The St. Croix sits on the border with Canada. Funny, doesn't the St. John sit on the border after Ft. Kent? Eben didn't have a map in his book showing the location, so you'll have to dig that up on your own. But I think it will be worth your while to investigate.


p.s. - there's no description of the St. Croix in Places 2 Paddle. Please remedy that when you come back.

day-after edit: damn, I hate almost remembering, which, for all practical purposes, is the same as forgetting. The author of above mentioned book is Eben Thomas.

  st croix
  Posted by: jonsprag1 on Mar-02-09 3:07 PM (EST)
The AMC canoe guide to Maine rivers has a very good description of the St Croix---the river is dam controlled at Vanceboro--call Domtar Paper Company to find out how much water is being released.
  St. John
  Posted by: kayamedic on Mar-02-09 5:44 PM (EST)
absconds to Canada after leaving Ft.Kent..where it flows southeast to the city of St. John.

I have a really good map of the St. Croix that I got from the Canadian Heritage Rivers Association ten years ago (and its on Tyvek.) Darn if I can tell you where to go to find it now.
  Posted by: old_user on Apr-22-09 6:44 AM (EST)
-- Last Updated: Apr-22-09 11:28 PM EST --

c&c canoe in vanceboro that will be your best bet. the st.john is draining fast this year.i just looked at the st.croix and the gate keeper has the gates wide opened for a bit. late summer and fall are really pretty up there.

  St. Croix
  Posted by: mgc on May-08-09 12:20 PM (EST)
The Saint Croix is a very easy paddle. I took my wife and boys on it when the boys were about 12 and 14. They had no issues with paddling their own canoe. You will have an option to camp on either the US or Canadian side of the river. The Canadian sites are accessible by ATV so don't be surprised if you have guests. There is only one real nice run where you need to worry about dumping. You'll know when you get there. It's a quick drop with a very short carry. We unloaded the canoes and then ran it over and over again just for fun.
I do recommend this river as a nice easy 3 day trip for a family. It's not the St. John but it's worth doing at least once. We were able to get a local to move our car for us.
  just starting to get boney
  Posted by: old_user on Jul-24-09 2:55 AM (EST)
and the bugs are vicious.
  turner bogan as a put in?
  Posted by: old_user on Sep-03-09 10:24 PM (EST)
anyone ever tried this part of the river?
  anybody going up this spring?
  Posted by: old_user on Apr-27-10 7:21 PM (EST)
iced out early.
  Sometimes it comes up with substantial
  Posted by: kayamedic on Apr-27-10 9:39 PM (EST)
-- Last Updated: Apr-27-10 9:39 PM EST --


Its going to snow big time tonight.

No plans to go.

As of right now the river is very low.

  thanks med
  Posted by: old_user on Apr-28-10 6:50 AM (EST)
i have run the last 6 years but she is going low so soon. 5 years ago i pulled from 5th pond to allagash. that was before i learned to pole. after watching the levels go up and down last summer i think it would be worth the gamble to do a summer trip on the st.john. i have been down last week of june after a big rain and seeing it in lush bloom was fantastic. i did pay the bugs a toll of red blood. over the winter i sold off all my discovery canoes and got a tripper17 and an appalachian16 for bigger water. looks like the appy will have to wait till next year as i will be poling the river at these levels. have you done the aroostic?
  Some not much
  Posted by: kayamedic on Apr-29-10 7:47 PM (EST)
and it was only a 25 mile stretch with Oxbow somewhere in the middle.

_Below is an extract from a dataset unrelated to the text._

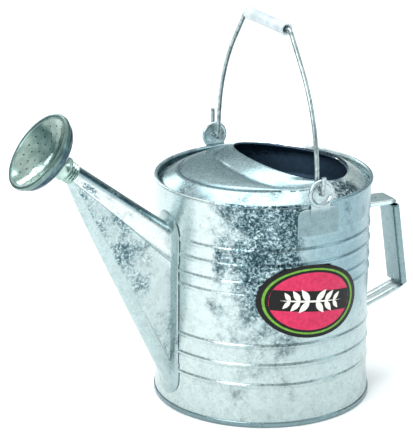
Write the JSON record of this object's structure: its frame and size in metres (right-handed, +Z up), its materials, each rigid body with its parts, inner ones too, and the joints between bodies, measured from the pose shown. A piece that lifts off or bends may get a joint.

It would be a guess that the Aroostook would have a bigger watershed with several feeder lakes.

Have to learn more about that one.
  need to check avail. gauges...
  Posted by: bigspencer on Apr-28-10 3:06 PM (EST)
Not much snowfall(slow runoff) this last winter = an area in need of check gauges often.
  level is good to go right now
  Posted by: old_user on Apr-30-10 9:00 PM (EST)
looks like a big rain coming in a few days. i see some guides have trips on the 10th and 17th of may. i have floated past nine mile as low as 1100cfm and i pulled my canoe at 850cfm.
  Posted by: bigspencer on May-01-10 5:09 PM (EST)
-- Last Updated: May-08-10 6:09 PM EST --

Man if we could get some of that stuff TN received....(rolleyes)...*EDIT: Looks like we're getting back to somewhat normal early May temps and rain has been falling...much needed up north. After witnessing what last August-Fall's drought did to smaller streams I'll never complain about rain again.


  damn that river
  Posted by: old_user on May-20-10 2:05 AM (EST)
she is wicked empty now. i know some groups put in last weekend for the trip up to allagash. with temps going up and no water that river can become a death march pulling your canoe over the rocks all day. i was to go up this weekend for 12 days on the water but thats just a dream now. i have barely made it up the river when the nine mile gauge was at 1100cfm. below priestley bridge the river will torture you at the levels we have now.
  just got home from the st.john
  Posted by: old_user on Jun-21-10 12:11 AM (EST)
poled from baker lake to dickey at crazy low levels. no way could anybody paddle it. i left enough green royalex on the rock to make a small kayak. will post up pictures later this week. you can pole at half the level you need to paddle. i ran it at about a third. saw not a soul and had good conversation with my dog and a nice mouse one evening. best trip i ever had. finished with thunder and lightning while running big rapids, even pinning my pole in a deep wave train half way down. getting it back is a story itself.